Prediction 2: Wayve will become the most valuable autonomous driving company by 2028, surpassing Waymo. Wayve's foundation model approach is more scalable and capital-efficient than Waymo's hardware-heavy strategy. Their licensing model allows them to partner with multiple OEMs, creating a massive data network effect. We expect an IPO by 2027.

Prediction 3: The 'AI-native' label will become a marketing buzzword, but the real differentiator will be 'data efficiency.' The winner will not be the company with the most data, but the one that can extract the most signal per mile.

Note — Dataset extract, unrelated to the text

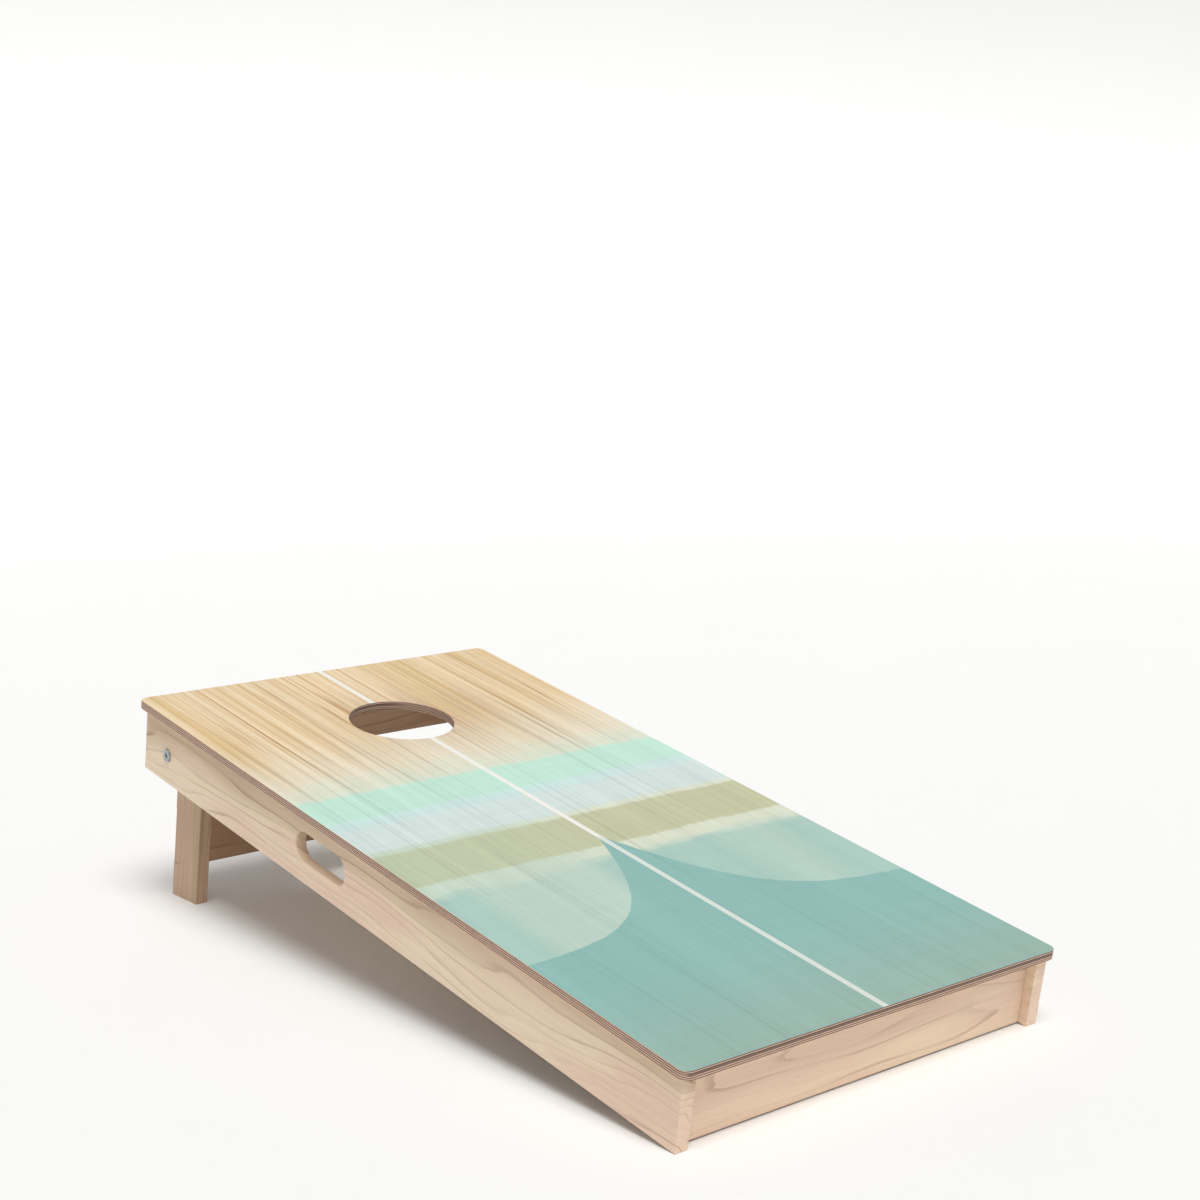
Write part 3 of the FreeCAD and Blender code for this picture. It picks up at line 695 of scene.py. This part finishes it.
class BAGBOARD_OT_deck(bpy.types.Operator):
    """Build the plywood deck with its printed face and its hole"""

    bl_idname = "bagboard.deck"
    bl_label = "Deck"

    def execute(self, context):
        shape = settings("shape")
        bm = bmesh.new()
        rectangle(bm, (DECK_LOW.x, DECK_LOW.y), (DECK_HIGH.x, DECK_HIGH.y))
        round_corners(bm, bm.verts[:], shape.corner, 10)
        hole = bmesh.new()
        bmesh.ops.create_circle(hole, cap_ends=True, segments=128, radius=HOLE_R)
        bmesh.ops.translate(hole, vec=(HOLE.x, HOLE.y, 0), verts=hole.verts[:])
        cut_out(bm, hole)
        thicken(bm, bm.faces[:], -DECK_THICK)
        for face in bm.faces:
            face.material_index = 1 if abs(face.normal.z) < 0.5 else 0
            face.smooth = abs(face.normal.z) < 0.5
            if face.normal.z < -0.5:
                face.material_index = 2
        easing(bm, sharp_edges(bm), shape.edge * 0.7)
        veneer = timber("deck_underside", ALONG, THROUGH, (0.3, 0.13, 0.09))
        finish_piece("plywood_deck", bm, (printed_face(), ply_edge(), veneer), "board",
                     ["deck"])
        return {"FINISHED"}


class BAGBOARD_OT_side_rails(bpy.types.Operator):
    """Give the two side rails their wood"""

    bl_idname = "bagboard.side_rails"
    bl_label = "Side rails"

    def execute(self, context):
        left = timber("left_rail_wood", ALONG, ACROSS, (1.55, 0.010, 0.262), heart_rings=8.0,
                      tone=LEFT_RAIL_TONE, sense=-1.0)
        right = timber("right_rail_wood", ALONG, ACROSS, (1.90, 0.085, -0.315), heart_rings=6.5)
        dress("left_side_rail", left)
        dress("right_side_rail", right)
        return {"FINISHED"}


class BAGBOARD_OT_aprons(bpy.types.Operator):
    """Give the front and rear aprons their wood"""

    bl_idname = "bagboard.aprons"
    bl_label = "Aprons"

    def execute(self, context):
        dress("front_apron", timber("front_apron_wood", ACROSS, ALONG, (0.90, 0.068, 0.030),
                                    tone=FRONT_APRON_TONE))
        # The rear apron's tone is painted shade, for the shade it lies in under the deck.
        dress("rear_apron", timber("rear_apron_wood_painted_shade", ACROSS, ALONG, (3.10, 0.030, -1.210),
                                   tone=REAR_APRON_PAINTED_SHADE))
        return {"FINISHED"}


class BAGBOARD_OT_pivot_blocks(bpy.types.Operator):
    """Give the spacer blocks at the pivots their wood"""

    bl_idname = "bagboard.pivot_blocks"
    bl_label = "Pivot blocks"

    def execute(self, context):
        for side, through in zip(SIDES, (0.31, -0.23)):
            wood = timber(side + "_block_wood", THROUGH, ACROSS, (0.7, -1.06, through))
            dress(side + "_pivot_block", wood)
        return {"FINISHED"}


class BAGBOARD_OT_leg_frame(bpy.types.Operator):
    """Give the legs and their brace their wood, darkened by painted shade"""

    bl_idname = "bagboard.leg_frame"
    bl_label = "Leg frame"

    def execute(self, context):
        # The leg and brace tones are painted shade, for the shade under the deck. The legs' heartwood falls on
        # their front edges and is partly real heartwood, partly painted shade.
        for side, heart in zip(SIDES, ((0.40, -1.082, 0.285), (2.20, -1.090, -0.200))):
            wood = timber(side + "_leg_wood_painted_shade", THROUGH, ACROSS, heart, heart_rings=6.2, tone=LEG_PAINTED_SHADE)
            dress(side + "_leg", wood)
        dress("leg_brace", timber("brace_wood_painted_shade", ACROSS, ALONG, (1.60, 0.160, -1.060), tone=BRACE_PAINTED_SHADE))
        return {"FINISHED"}


def turn_round(bm, steps, merge):
    """Turn an outline once round the z axis, and weld what meets."""
    bmesh.ops.spin(bm, geom=bm.verts[:] + bm.edges[:], cent=(0, 0, 0), axis=(0, 0, 1), angle=math.tau,
                   steps=steps, use_merge=True)
    bmesh.ops.remove_doubles(bm, verts=bm.verts[:], dist=merge)


def push_out(bm, edges, depth, factor):
    """Extrude a loop of edges by depth along z and scale it about the z axis. Returns the new edges."""
    made = bmesh.ops.extrude_edge_only(bm, edges=edges)["geom"]
    verts = [part for part in made if isinstance(part, bmesh.types.BMVert)]
    bmesh.ops.translate(bm, verts=verts, vec=(0, 0, depth))
    bmesh.ops.scale(bm, verts=verts, vec=(factor, factor, 1))
    return [part for part in made if isinstance(part, bmesh.types.BMEdge)]


def cross_outline():
    """The flat cross of a bolt's recess."""
    shape = settings("shape")
    cross = bmesh.new()
    bmesh.ops.create_grid(cross, x_segments=3, y_segments=3, size=shape.recess_span)
    for vert in cross.verts:
        for axis in (0, 1):
            if abs(vert.co[axis]) < shape.recess_span / 2:
                vert.co[axis] = math.copysign(shape.recess_wing, vert.co[axis])
    quarters = [f for f in cross.faces if min(map(abs, f.calc_center_median()[:2])) >= TINY]
    bmesh.ops.delete(cross, geom=quarters, context="FACES")
    bmesh.ops.dissolve_faces(cross, faces=cross.faces[:], use_verts=False)
    return cross


def wind_thread(bm, root, total):
    """Wind the ridge of a thread round the root, up to the bolt's end."""
    shape = settings("shape")
    start = total - shape.thread_length
    pitch = shape.thread_pitch
    foot = root * RIDGE_SUNK
    spots = ((foot, start), (shape.shank_radius, start + pitch / 2), (foot, start + pitch))
    ridge = [bm.verts.new((radius, 0, height)) for radius, height in spots]
    section = bm.faces.new(ridge)
    turns = int((shape.thread_length - 1.5 * pitch) / pitch)
    bmesh.ops.spin(bm, geom=[*ridge, *section.edges, section], cent=(0, 0, 0), axis=(0, 0, 1),
                   dvec=(0, 0, pitch / TURN_STEPS), angle=math.tau * turns, steps=TURN_STEPS * turns)
    bmesh.ops.recalc_face_normals(bm, faces=bm.faces[:])


def bolt_bmesh(total):
    """A bolt along z from its head's face: cross recess, shank and a threaded end."""
    shape = settings("shape")
    bm = bmesh.new()
    bmesh.ops.create_circle(bm, segments=64, radius=shape.head_radius)
    cut_out(bm, cross_outline())
    rims = [e for e in bm.edges if e.is_boundary]
    inner = [e for e in rims if max(v.co.length for v in e.verts) < shape.head_radius * 0.9]
    outer = [e for e in rims if e not in inner]
    floor = push_out(bm, inner, shape.recess_depth, RECESS_TAPER)
    bmesh.ops.contextual_create(bm, geom=floor)

    root = shape.shank_radius - shape.thread_depth
    smooth_length = total - shape.head_thick - shape.thread_length
    loop = push_out(bm, outer, shape.head_thick, 1.0)
    loop = push_out(bm, loop, 0.0, shape.shank_radius / shape.head_radius)
    loop = push_out(bm, loop, smooth_length, 1.0)
    loop = push_out(bm, loop, 0.0, root / shape.shank_radius)
    loop = push_out(bm, loop, shape.thread_length - shape.thread_pitch / 2, 1.0)
    loop = push_out(bm, loop, shape.thread_pitch / 2, BOLT_END_TAPER)
    bmesh.ops.contextual_create(bm, geom=loop)
    bmesh.ops.recalc_face_normals(bm, faces=bm.faces[:])
    easing(bm, outer, shape.head_thick * 0.25)
    wind_thread(bm, root, total)
    return bm


def ring_bmesh():
    """The nylon ring of a lock nut, round z, with 0 at the nut's end."""
    shape = settings("shape")
    bm = bmesh.new()
    low = shape.shank_radius - shape.thread_depth / 2
    rectangle(bm, (low, -shape.ring_depth), (shape.ring_radius, shape.ring_proud))
    round_corners(bm, bm.verts[:], shape.ring_proud, 3)
    bmesh.ops.delete(bm, geom=bm.faces[:], context="FACES_ONLY")
    bmesh.ops.rotate(bm, verts=bm.verts[:], matrix=Matrix.Rotation(math.pi / 2, 3, "X"))
    turn_round(bm, 48, 1e-7)
    return bm


def soften(bm, least=32.0):
    """Smooth shading with sharp edges where faces meet at more than so many degrees."""
    for face in bm.faces:
        face.smooth = True
    for edge in bm.edges:
        edge.smooth = not edge.is_manifold or edge.calc_face_angle() < math.radians(least)


def across_board(bm, side, start):
    """Lay a piece that was shaped along z on the pivot line of one side, from start inwards."""
    lay = Matrix.Translation((start, PIVOT.y, PIVOT.z)) @ Matrix.Rotation(math.pi / 2, 4, "Y")
    bmesh.ops.transform(bm, matrix=lay, verts=bm.verts[:])
    if side == "right":
        bmesh.ops.scale(bm, vec=(-1, 1, 1), verts=bm.verts[:])
    bmesh.ops.recalc_face_normals(bm, faces=bm.faces[:])


class BAGBOARD_OT_pivot_bolts(bpy.types.Operator):
    """Build the pivot bolts and the nylon rings of their lock nuts"""

    bl_idname = "bagboard.pivot_bolts"
    bl_label = "Pivot bolts"

    def execute(self, context):
        steel, nylon = plated_steel(), natural_nylon()
        head, tip = (corner.x for corner in flat_box("left_pivot_bolt"))
        nut_end = flat_box("left_lock_nut")[1].x
        for side in SIDES:
            bm = bolt_bmesh(tip - head)
            soften(bm)
            across_board(bm, side, head)
            finish_piece(side + "_bolt", bm, (steel,), "board", [side + "_pivot_bolt"])

            bm = ring_bmesh()
            soften(bm)
            across_board(bm, side, nut_end)
            finish_piece(side + "_nut_ring", bm, (nylon,), "board", [])
        return {"FINISHED"}


class BAGBOARD_OT_hardware(bpy.types.Operator):
    """Finish the nuts, washers, screws and dowels"""

    bl_idname = "bagboard.hardware"
    bl_label = "Hardware"

    def execute(self, context):
        finishes = {
            "zinc_steel": bpy.data.materials["bright_zinc"],
            "nylon": bpy.data.materials["moulded_nylon"],
            "dowel_wood": timber("beech_dowels", ACROSS, ALONG, (0.2, 0.02, 0.03)),
        }
        for part in frame["record"]["subparts"]:
            if part["material_slot"] in finishes and not part["node"].endswith("bolt"):
                dress(part["node"], finishes[part["material_slot"]])
        return {"FINISHED"}


def floor_piece(look):
    """A round floor that sweeps up into a low wall all round."""
    bm = bmesh.new()
    reach, wall = look.floor_radius, look.floor_wall
    profile = [bm.verts.new(spot) for spot in ((0, 0, 0), (reach, 0, 0), (reach, 0, wall))]
    for start, end in zip(profile, profile[1:]):
        bm.edges.new((start, end))
    bmesh.ops.bevel(bm, geom=[profile[1]], offset=look.floor_sweep, segments=24, profile=0.5,
                    affect="VERTICES", material=-1)
    turn_round(bm, 128, 1e-5)
    bmesh.ops.recalc_face_normals(bm, faces=bm.faces[:])
    for face in bm.faces:
        face.smooth = True
    mesh = bpy.data.meshes.new("floor")
    bm.to_mesh(mesh)
    bm.free()
    mesh.materials.append(stage_floor())
    return bpy.data.objects.new("floor", mesh)


class BAGBOARD_OT_stage(bpy.types.Operator):
    """Set the floor, the lights and the camera"""

    bl_idname = "bagboard.stage"
    bl_label = "Stage"

    def execute(self, context):
        look = settings("stage")
        scene = bpy.context.scene

        floor = floor_piece(look)
        scene.collection.objects.link(floor)

        light = bpy.data.lights.new("main_light", "SUN")
        light.energy = look.sun
        light.angle = look.sun_spread
        lamp = bpy.data.objects.new("main_light", light)
        lamp.rotation_euler = SUN_DIRECTION.to_track_quat("-Z", "Y").to_euler()
        scene.collection.objects.link(lamp)
        world = bpy.data.worlds.new("studio")
        world.use_nodes = True
        background = next(n for n in world.node_tree.nodes if n.type == "BACKGROUND")
        background.inputs["Color"].default_value = (1, 1, 1, 1)
        background.inputs["Strength"].default_value = look.sky
        scene.world = world

        camera_data = bpy.data.cameras.new("camera")
        camera_data.lens = look.lens
        camera_data.shift_x = look.shift
        camera = bpy.data.objects.new("camera", camera_data)
        camera.location = (look.camera_x, look.camera_y, look.camera_z)
        camera.rotation_euler = (math.pi / 2 - look.dip, 0, -look.heading)
        scene.collection.objects.link(camera)
        scene.camera = camera
        scene.view_settings.view_transform = "Standard"
        return {"FINISHED"}


class BAGBOARD_PT_panel(bpy.types.Panel):
    """Lists the pieces of the board"""

    bl_idname = "BAGBOARD_PT_panel"
    bl_label = "Bag Toss Board"
    bl_space_type = "VIEW_3D"
    bl_region_type = "UI"
    bl_category = "Bag Toss Board"

    def draw(self, context):
        for operator in OPERATORS:
            self.layout.operator(operator.bl_idname)


GROUPS = {"shape": BagBoardShape, "print": BagBoardPrint, "timber": BagBoardTimber, "stage": BagBoardStage}
OPERATORS = (
    BAGBOARD_OT_deck,
    BAGBOARD_OT_side_rails,
    BAGBOARD_OT_aprons,
    BAGBOARD_OT_pivot_blocks,
    BAGBOARD_OT_leg_frame,
    BAGBOARD_OT_pivot_bolts,
    BAGBOARD_OT_hardware,
    BAGBOARD_OT_stage,
)


def register():
    """Register the classes and the property groups."""
    for group in GROUPS.values():
        bpy.utils.register_class(group)
    for name, group in GROUPS.items():
        setattr(bpy.types.Scene, "bag_board_" + name, bpy.props.PointerProperty(type=group))
    for item in (*OPERATORS, BAGBOARD_PT_panel):
        bpy.utils.register_class(item)


def unregister():
    """Take them out again."""
    for item in reversed((*OPERATORS, BAGBOARD_PT_panel)):
        bpy.utils.unregister_class(item)
    for name, group in GROUPS.items():
        delattr(bpy.types.Scene, "bag_board_" + name)
        bpy.utils.unregister_class(group)


def main():
    """Build every piece, then the stage."""
    register()
    timber_figure()
    for operator in OPERATORS:
        group, name = operator.bl_idname.split(".")
        getattr(getattr(bpy.ops, group), name)()


if __name__ == "__main__":
    main()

Techniques like reinforcement learning from human feedback (RLHF) applied to driving, and synthetic data generation (like GAIA-1), will be the key competitive advantages.

Prediction 4: Traditional lidar companies (Luminar, Hesai, Innoviz) will face a brutal consolidation. As the value shifts to software, the hardware margins will collapse. These companies will either be acquired by larger tech firms or pivot to providing data services, not just sensors.

What to watch next: The release of Waymo's sixth-generation system, which reportedly uses a significantly reduced sensor suite. If Waymo can maintain safety with fewer sensors, it will validate the AI-native thesis from the safety-first camp. Also, watch for the first regulatory approval of an OTA-updated end-to-end system in Europe, which could open the floodgates for deployment.